EXERCISE REQUIREMENTS
Scan the material for the word "return", and copy each line where it shows up.

GIVEN RECORDS
• • • • •

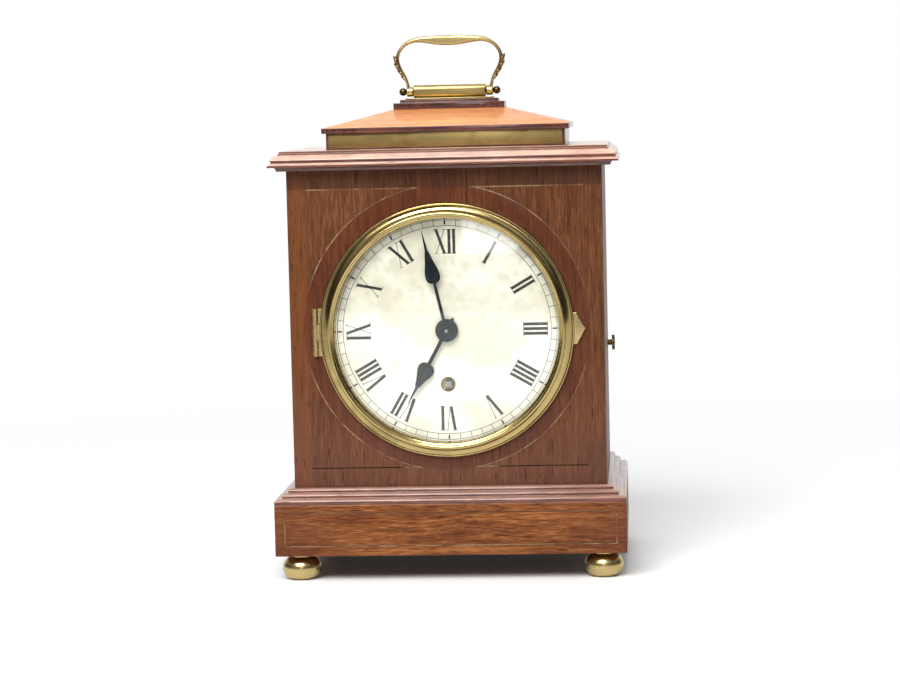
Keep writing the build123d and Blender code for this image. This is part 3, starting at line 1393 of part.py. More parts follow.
with BuildPart() as hour_hand:
    hour_hand_far = hour_hand_near + hour_hand_thickness
    extrude(spade(hour_hand_angle, hour_hand_far, 1.0, 21.0, (25.2, 4.6), [(30.5, 2.7), (35.5, 1.2),
                  (46.0, 0.2)], 46.5), amount=hour_hand_thickness)
    turn(dial_centre, (hour_hand_near, hour_hand_far, hour_boss_radius))
    tail_tilt = radians(hour_hand_angle + 180)
    with BuildSketch(Plane((0, hour_hand_far, dial_level), x_dir=(sin(tail_tilt), 0, cos(tail_tilt)),
                           z_dir=(0, -1, 0))) as hand_tail:
        with BuildLine():
            Polyline((hour_boss_radius - tail_root, -tail_half), (hour_boss_radius + tail_out, 0),
                     (hour_boss_radius - tail_root, tail_half), close=True)
        make_face()
    extrude(hand_tail.sketch, amount=hour_hand_thickness)
    bore(dial_centre, hour_hand_near, hour_hand_far, hour_pipe_radius)
hour_hand.part.label = "hour_hand"
export_step(hour_hand.part, "parts/hour_hand.step")

with BuildPart() as minute_hand:
    minute_hand_far = minute_hand_near + minute_hand_thickness
    extrude(spade(minute_hand_angle, minute_hand_far, 0.85, 26.8, (33.0, 3.9), [(38.8, 2.4),
                  (44.0, 1.2), (56.0, 0.15)], 56.6), amount=minute_hand_thickness)
    turn(dial_centre, (minute_hand_near, minute_hand_far, minute_boss_radius),
         (minute_hand_near - hand_collet_length, minute_hand_near, hand_collet_radius))
    bore(dial_centre, minute_hand_near - hand_collet_length, minute_hand_far, centre_arbor_radius)
    bore(dial_centre, cannon_front, minute_hand_far, pipe_radius)
minute_hand.part.label = "minute_hand"
export_step(minute_hand.part, "parts/minute_hand.step")


# Back door on two butt hinges, with the keeper that the latch finger goes behind
door_left, door_right = -half_inside + door_hinge_gap, half_inside - door_gap - 0.1
hinge_head, hinge_head_sink = 1.5, 0.5
with BuildPart() as back_door:
    block((door_left, door_right), (door_front, case_back), (door_bottom, door_top))
    door_hinge_bed(-door_hinge_gap, door_leaf_start + door_leaf_width)
    for point in door_screw_points(1):
        bore(point, case_back - screw_length, case_back, screw_radius)
back_door.part.label = "back_door"
export_step(back_door.part, "parts/back_door.step")


def door_hinge_half(side, thirds, bore_radius):
    """One side of both door hinges: leaves, and the given thirds of each knuckle."""
    leaf_ends = sorted((door_axis_x + side * door_leaf_start,
                        door_axis_x + side * (door_leaf_start + door_leaf_width)))
    web_ends = sorted((door_axis_x, door_axis_x + side * door_leaf_start))
    for level in door_hinge_levels:
        low = level - door_hinge_height / 2
        block(leaf_ends, (case_back - door_leaf, case_back), (low, low + door_hinge_height))
        for third in thirds:
            play = hinge_knuckle_gap if third == 1 else 0
            bottom = low + third * door_hinge_height / 3 + play
            top = low + (third + 1) * door_hinge_height / 3 - play
            block(web_ends, (case_back - door_leaf, case_back), (bottom, top))
            upright_bar(door_axis_x, door_axis_y, bottom, top, door_barrel_radius)
        upright_bar(door_axis_x, door_axis_y, low, low + door_hinge_height, bore_radius,
                    mode=Mode.SUBTRACT)
    for point in door_screw_points(side):
        bore(point, case_back - door_leaf, case_back, screw_radius)
        bore(point, case_back - hinge_head_sink, case_back, hinge_head)


def hinge_screw(point):
    """A screw through a door hinge leaf, flush with it."""
    turn(point, (case_back - screw_length, case_back - hinge_head_sink, screw_radius),
         (case_back - hinge_head_sink, case_back, hinge_head))


with BuildPart() as door_hinge_fixed_leaves:
    door_hinge_half(-1, (0, 2), door_pin_radius)
door_hinge_fixed_leaves.part.label = "door_hinge_fixed_leaves"
export_step(door_hinge_fixed_leaves.part, "parts/door_hinge_fixed_leaves.step")

with BuildPart() as door_hinge_moving_leaves:
    door_hinge_half(1, (1,), door_pin_radius + running)
door_hinge_moving_leaves.part.label = "door_hinge_moving_leaves"
export_step(door_hinge_moving_leaves.part, "parts/door_hinge_moving_leaves.step")

with BuildPart() as door_screws:
    for point in door_screw_points(1):
        hinge_screw(point)
door_screws.part.label = "door_screws"
export_step(door_screws.part, "parts/door_screws.step")

with BuildPart() as hinge_pins_and_screws:
    for level in door_hinge_levels:
        upright_bar(door_axis_x, door_axis_y, level - door_hinge_height / 2, level + door_hinge_height / 2,
                    door_pin_radius)
    for point in door_screw_points(-1):
        hinge_screw(point)
    upright_bar(hinge_x, hinge_y, dial_level - hinge_height / 2, dial_level + hinge_height / 2,
                hinge_pin_radius)
    for point in hinge_screw_points:
        turn(point, (case_front, case_front + screw_length, screw_radius))
hinge_pins_and_screws.part.label = "hinge_pins_and_screws"
export_step(hinge_pins_and_screws.part, "parts/hinge_pins_and_screws.step")


# Latch: a knob on the right side turns a finger that goes behind the keeper's lip
finger_length, finger_width, finger_thickness, finger_hub = 10.0, 3.2, 3.0, 3.0
finger_x = half_inside - 7.0
keeper_lip_gap = 0.6
lip_back = knob_y - finger_width / 2 - keeper_lip_gap
lip_thickness, lip_level, lip_height = 1.4, knob_level + 6.0, 3.5


def spindle(start, end, radius, mode=Mode.ADD):
    """A round bar along X on the latch axis."""
    with BuildSketch(Plane.YZ.offset(start)) as section:
        with Locations((knob_y, knob_level)):
            Circle(radius)
    extrude(section.sketch, amount=end - start, mode=mode)


with BuildPart() as side_knob:
    disc_start = half_case + knob_reach - knob_thickness
    spindle(finger_x, disc_start, knob_stem_radius)
    spindle(disc_start, half_case + knob_reach, knob_radius)
    fillet(side_knob.edges().filter_by(GeomType.CIRCLE).group_by(Axis.X)[-1], 0.6)
side_knob.part.label = "side_knob"
export_step(side_knob.part, "parts/side_knob.step")

with BuildPart() as latch_finger:
    spindle(finger_x, finger_x + finger_thickness, finger_hub)
    block((finger_x, finger_x + finger_thickness), (knob_y, knob_y + finger_length),
          (knob_level - finger_width / 2, knob_level + finger_width / 2))
    spindle(finger_x, finger_x + finger_thickness, knob_stem_radius, mode=Mode.SUBTRACT)
latch_finger.part.label = "latch_finger"
export_step(latch_finger.part, "parts/latch_finger.step")

keeper_left, keeper_right, keeper_thickness = finger_x - 8.5, finger_x + 1.5, 1.2
arm_left, arm_right = finger_x - 4.5, finger_x - 2.5
keeper_below, keeper_above = 4.0, 7.0        # keeper plate beyond its lip's lower edge
lip_past = 1.0                               # lip beyond the finger
with BuildPart() as latch_keeper:
    block((keeper_left, keeper_right), (door_front - keeper_thickness, door_front),
          (lip_level - keeper_below, lip_level + keeper_above))
    block((arm_left, arm_right), (lip_back - lip_thickness, door_front), (lip_level, lip_level + lip_height))
    block((arm_left, finger_x + finger_thickness + lip_past), (lip_back - lip_thickness, lip_back),
          (lip_level, lip_level + lip_height))
latch_keeper.part.label = "latch_keeper"
export_step(latch_keeper.part, "parts/latch_keeper.step")
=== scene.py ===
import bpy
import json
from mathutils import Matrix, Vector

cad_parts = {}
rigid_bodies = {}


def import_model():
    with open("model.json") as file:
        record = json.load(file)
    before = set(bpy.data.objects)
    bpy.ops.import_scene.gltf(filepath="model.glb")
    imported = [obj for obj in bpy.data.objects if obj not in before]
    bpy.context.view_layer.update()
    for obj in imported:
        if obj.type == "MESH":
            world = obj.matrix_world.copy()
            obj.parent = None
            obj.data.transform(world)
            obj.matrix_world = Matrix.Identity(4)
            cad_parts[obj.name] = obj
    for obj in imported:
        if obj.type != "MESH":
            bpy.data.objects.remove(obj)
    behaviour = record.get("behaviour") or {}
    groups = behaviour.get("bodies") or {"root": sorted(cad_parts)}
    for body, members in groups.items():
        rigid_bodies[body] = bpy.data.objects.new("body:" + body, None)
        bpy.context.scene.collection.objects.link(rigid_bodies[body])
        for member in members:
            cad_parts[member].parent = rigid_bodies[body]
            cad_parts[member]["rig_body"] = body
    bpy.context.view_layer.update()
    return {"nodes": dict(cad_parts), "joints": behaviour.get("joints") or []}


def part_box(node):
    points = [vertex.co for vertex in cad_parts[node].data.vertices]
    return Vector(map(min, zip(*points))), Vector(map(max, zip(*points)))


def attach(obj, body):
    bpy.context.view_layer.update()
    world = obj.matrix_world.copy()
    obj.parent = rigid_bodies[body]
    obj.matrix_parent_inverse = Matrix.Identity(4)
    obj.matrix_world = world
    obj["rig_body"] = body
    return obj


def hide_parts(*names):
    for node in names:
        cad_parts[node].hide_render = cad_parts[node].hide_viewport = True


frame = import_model()

import json
from math import cos, pi, radians, sin, sqrt

import bpy
from mathutils import Matrix, Vector


# Studio. The clock stands on a pale floor in a white room, and the camera looks from the front,
# a little above the dial and to the right, through a long lens. The lamps face the dial's middle.
mm = 0.001
camera_place = Vector((108.48, -1509.33, 263.24)) * mm
camera_pitch, camera_yaw, camera_roll = 0.0893, 0.0737, -0.0235
lens, sensor = 106.0, 36.0

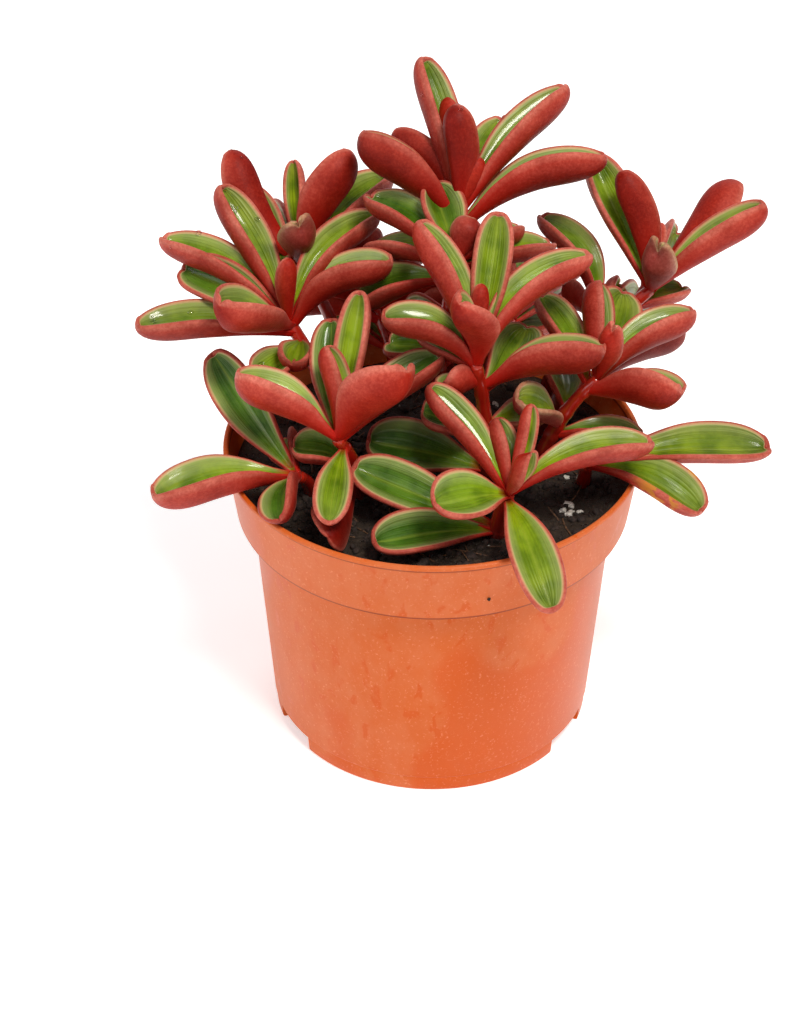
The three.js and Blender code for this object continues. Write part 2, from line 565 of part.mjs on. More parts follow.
/** The pot: thin wall, collar with a ledge, rounded lip, and a foot notched for drainage. */
function potSolid() {
  const ledge = POT.height - POT.bandHeight;
  const outside = turned([
    [0, 0],
    [POT.baseRadius - 0.6, 0],
    [POT.baseRadius, 0.6],
    [bodyRadius(DRAIN.height), DRAIN.height],
    [bodyRadius(DRAIN.height) + 0.25, DRAIN.height + 0.3],
    [POT.bodyTopRadius, ledge - 0.4],
    [POT.bandFootRadius - 0.5, ledge],
    [POT.bandFootRadius, ledge + 0.6],
    [bandRadius(POT.height - POT.lip) - 0.5, POT.height - POT.lip - 0.4],
    [POT.rimRadius, POT.height - POT.lip],
    [POT.rimRadius, POT.height - 0.4],
    [POT.rimRadius - 0.4, POT.height],
    [0, POT.height],
  ]);
  const channels = drainChannels(0);
  const covers = drainChannels(POT.wall);
  const cavity = innerProfile(0, POT.height - 0.5);
  cavity.splice(-1, 1, [POT.rimRadius - POT.lip + 0.1, POT.height + 1], [0, POT.height + 1]);
  let inside = solidOf(turned(cavity));
  covers.forEach((cover) => (inside = inside.subtract(cover)));
  let pot = solidOf(outside).subtract(inside);
  channels.forEach((channel) => (pot = pot.subtract(channel)));
  return drainHoles().reduce((whole, hole) => whole.subtract(hole), pot);
}

/** A round hole up through each drain channel's ceiling. */
function drainHoles() {
  return DRAIN.channels.map((degrees) => {
    const middle = -THREE.MathUtils.degToRad(degrees);
    const hole = new THREE.CylinderGeometry(DRAIN.holeRadius, DRAIN.holeRadius, 6, 12);
    hole.rotateX(Math.PI / 2);
    hole.translate(DRAIN.holeAt * Math.cos(middle), DRAIN.holeAt * Math.sin(middle), 6);
    return solidOf(hole);
  });
}

/** The potting mix: fills the pot, lumpy on top, with a plain hole for each stem. */
function soilSolid() {
  const profile = innerProfile(CLEARANCE, SOIL.level);
  const rim = profile[profile.length - 2][0];
  profile.pop();
  for (let i = SOIL.rings - 1; i >= 0; i--) profile.push([(rim * i) / SOIL.rings, SOIL.level]);
  const geometry = turned(profile, SOIL.segments);
  const place = geometry.attributes.position;
  for (let i = 0; i < place.count; i++) {
    const [x, y, z] = [place.getX(i), place.getY(i), place.getZ(i)];
    const inwards = 1 - Math.hypot(x, y) / rim;
    if (z < SOIL.level - 0.01 || inwards < 0.01) continue;
    place.setZ(i, z + SOIL.lumps * Math.sin(x * 0.31 + 1) * Math.cos(y * 0.27 + x * 0.12));
  }
  let soil = solidOf(geometry);
  drainChannels(POT.wall + CLEARANCE).forEach((cover) => (soil = soil.subtract(cover)));
  for (const stem of Object.values(STEMS)) {
    const radius = stem.radius + 2 * CLEARANCE;
    const depth = STEM.buried + CLEARANCE + 3;
    const hole = new THREE.CylinderGeometry(radius, radius, depth, STEM.holeSides).rotateX(Math.PI / 2);
    hole.translate(stem.foot[0], stem.foot[1], SOIL.level - STEM.buried - CLEARANCE + depth / 2);
    soil = soil.subtract(solidOf(hole));
  }
  return soil;
}

// ---------------------------------------------------------------- the assembly
const PLASTIC = new THREE.MeshStandardMaterial({ color: 0xe67346, roughness: 0.45, metalness: 0 });
const PEAT = new THREE.MeshStandardMaterial({ color: 0x2a201c, roughness: 0.95, metalness: 0 });
const FOLIAGE = new THREE.MeshStandardMaterial({ color: 0x8a5a34, roughness: 0.35, metalness: 0 });

const plant = new THREE.Group();
plant.name = "potted_peperomia";

/** A named mesh of a solid. */
function addPiece(name, solid, material) {
  const mesh = new THREE.Mesh(geometryOf(solid), material);
  mesh.name = name;
  plant.add(mesh);
}

addPiece("pot", potSolid(), PLASTIC);
addPiece("soil", soilSolid(), PEAT);
for (const [node, names] of Object.entries(GROWTH)) {
  const grown = names.map(leafyStem).reduce((whole, part) => whole.add(part));
  addPiece(node, outerBody(node, grown), FOLIAGE);
}

export default plant;
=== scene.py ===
"""Looks of a potted peperomia: fleshy boat-shaped leaves on red stems in a moulded nursery pot.

Lengths are millimetres, as a grower would measure them, and MM turns them to metres.
"""

import json
import logging
import math
from dataclasses import dataclass, field
from enum import Enum
from typing import Any, Sequence

import bmesh
import bpy
import numpy as np
from mathutils import Matrix, Vector, noise

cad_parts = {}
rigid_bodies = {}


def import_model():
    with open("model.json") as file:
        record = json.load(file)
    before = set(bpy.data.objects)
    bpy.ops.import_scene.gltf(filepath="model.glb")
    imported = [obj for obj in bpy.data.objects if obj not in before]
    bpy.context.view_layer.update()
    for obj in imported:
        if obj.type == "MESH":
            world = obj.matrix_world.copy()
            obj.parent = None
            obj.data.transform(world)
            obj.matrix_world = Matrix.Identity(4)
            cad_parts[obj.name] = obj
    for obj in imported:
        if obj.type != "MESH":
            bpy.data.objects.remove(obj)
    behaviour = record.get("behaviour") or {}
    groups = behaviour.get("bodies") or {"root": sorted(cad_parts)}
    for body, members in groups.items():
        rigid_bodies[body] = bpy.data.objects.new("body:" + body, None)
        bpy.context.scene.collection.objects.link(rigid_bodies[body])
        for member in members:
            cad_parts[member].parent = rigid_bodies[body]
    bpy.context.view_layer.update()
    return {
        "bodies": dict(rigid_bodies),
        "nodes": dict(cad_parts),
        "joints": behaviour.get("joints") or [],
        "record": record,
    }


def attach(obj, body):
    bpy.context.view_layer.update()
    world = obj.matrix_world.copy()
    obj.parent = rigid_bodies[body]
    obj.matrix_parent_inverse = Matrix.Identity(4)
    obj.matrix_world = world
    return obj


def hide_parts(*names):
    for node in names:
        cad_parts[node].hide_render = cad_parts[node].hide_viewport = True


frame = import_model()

LOG = logging.getLogger("peperomia")
MM = 0.001
BODY = "root"

Vec = np.ndarray
Material = bpy.types.Material
Node = bpy.types.Node
Piece = bpy.types.Object
Source = Any  # a node (its first output), a (node, output) pair, or a plain value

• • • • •

CORRECT RESULT
    return {"nodes": dict(cad_parts), "joints": behaviour.get("joints") or []}
    return Vector(map(min, zip(*points))), Vector(map(max, zip(*points)))
    return obj
  return drainHoles().reduce((whole, hole) => whole.subtract(hole), pot);
  return DRAIN.channels.map((degrees) => {
    return solidOf(hole);
  return soil;
    return {
    return obj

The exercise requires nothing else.